Jack Hawkins

  • The League of Gentlemen (1960)

    The League of Gentlemen (1960)

    (On Cable TV, June 2021) As far as competent and entertaining crime capers go, The League of Gentlemen feels like a successful prototype of something that would be perfected in later years. The premise of having an ex-military officer recruit fellow veterans to organize and carry out an ambitious robbery is something that would often be reused on both sides of the Atlantic (starting the following year with the Las-Vegas-set Ocean’s Eleven and extending—so far—to 2021’s Wrath of Man), but it’s interesting to see a variation of that formula at that stage of history, clearly playing on the British male audience’s memories of WW2 fellowship and past glories. The production date does mean that they don’t quite get away with a purely happy ending, but no matter — the film is executed with some flair, and the ensemble cast (including Richard Attenborough, Jack Hawkins and Nigel Patrick) makes it work.

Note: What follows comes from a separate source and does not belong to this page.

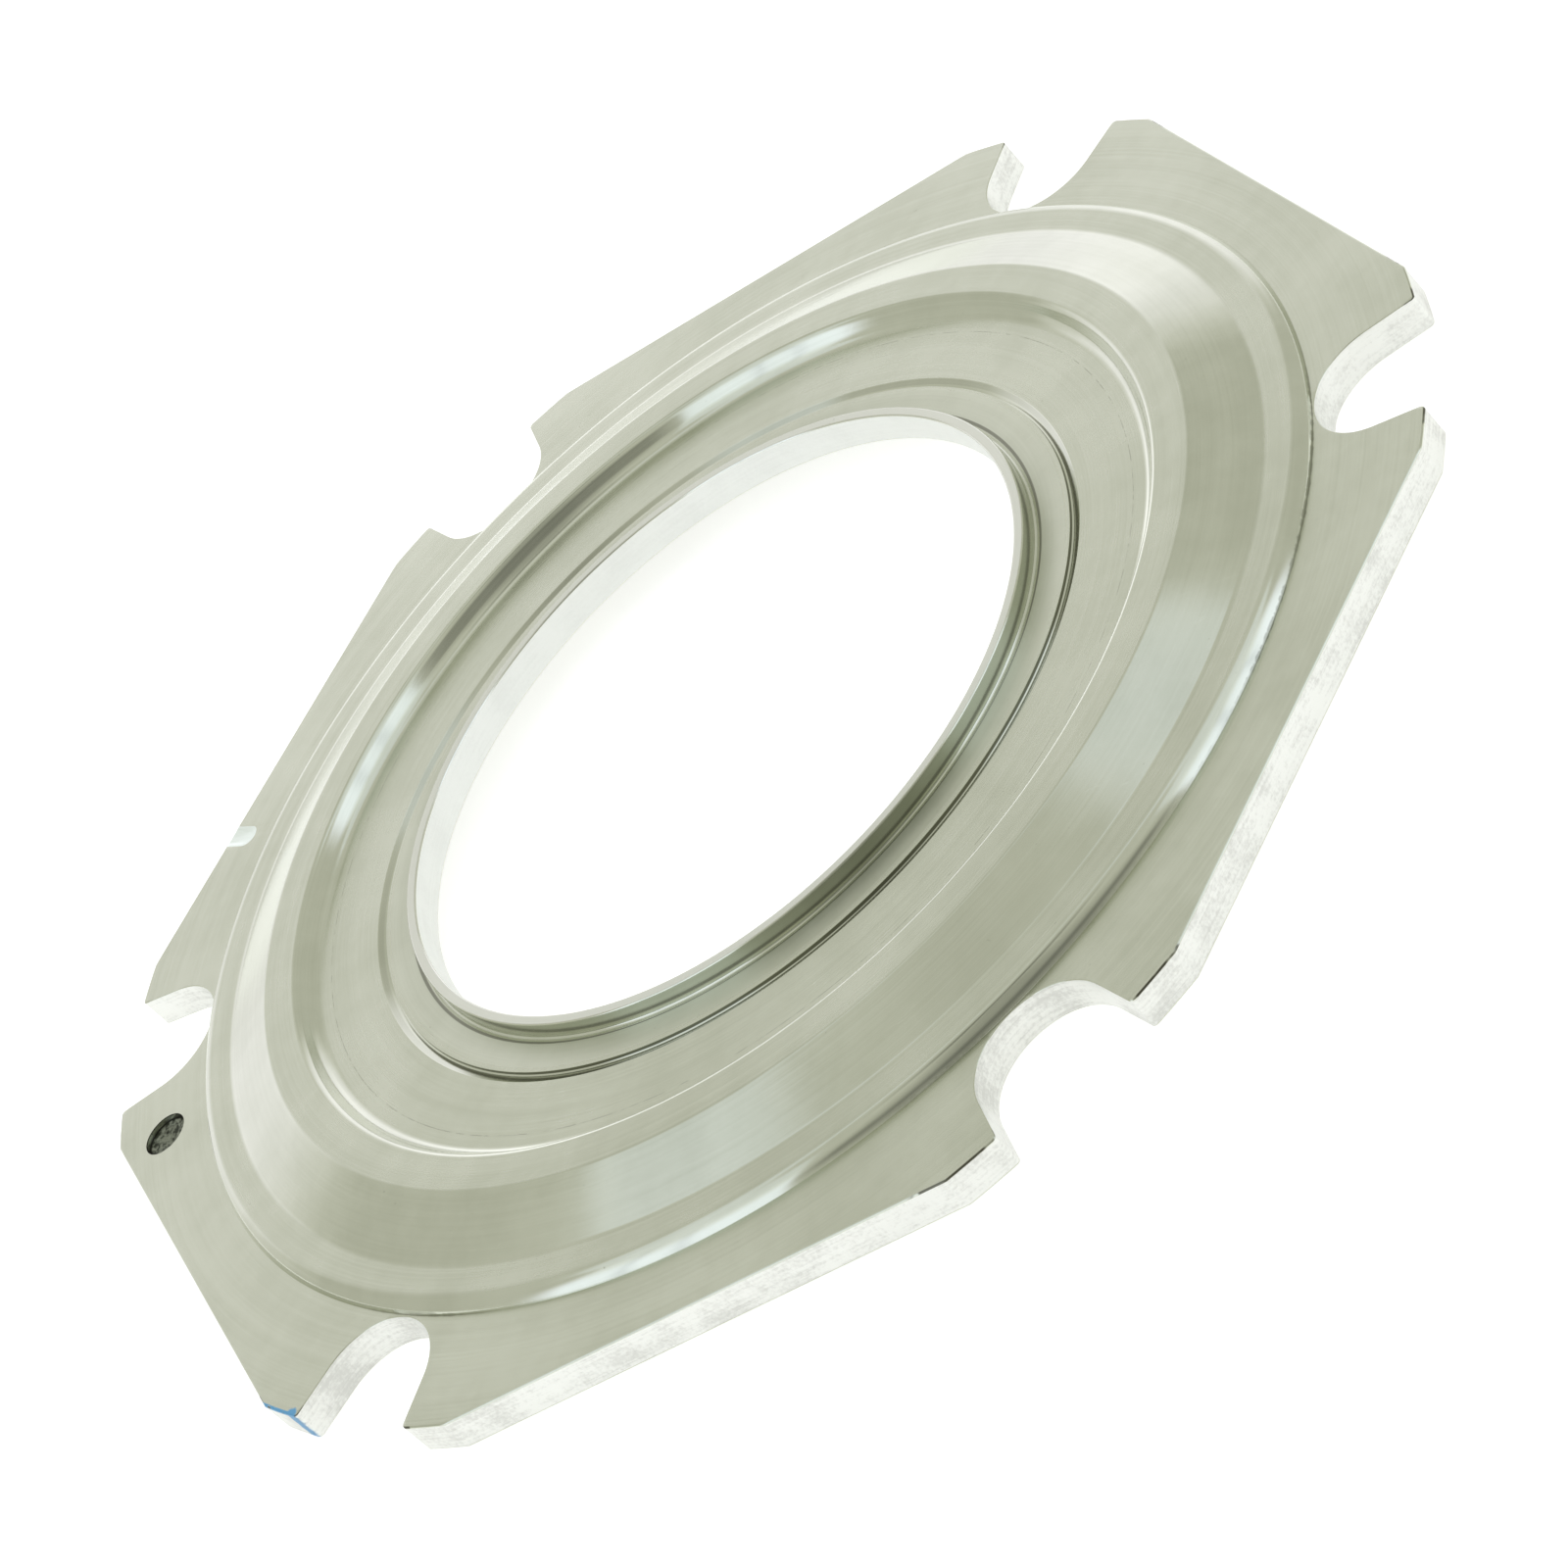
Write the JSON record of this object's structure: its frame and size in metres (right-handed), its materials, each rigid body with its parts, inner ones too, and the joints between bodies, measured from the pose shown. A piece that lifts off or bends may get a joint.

The other thing that’s not quite there is the humour of the modern(ish) caper film — as a justifiable lesser crime against rich people and institutions that clearly deserve to redistribute those riches among the poor. You can further evaluate the roughness of the emerging formula by how the supporting players are introduced — not just as veterans, but with a proven track record of deviancy that enables them to commit another crime. Such deviations from the increasingly polished formula of genre movies are what makes films such as The League of Gentlemen so interesting: they play to expectations… up to a point and while the result may frustrate audiences used to the refined formula, it can be interesting to be surprised from time to time.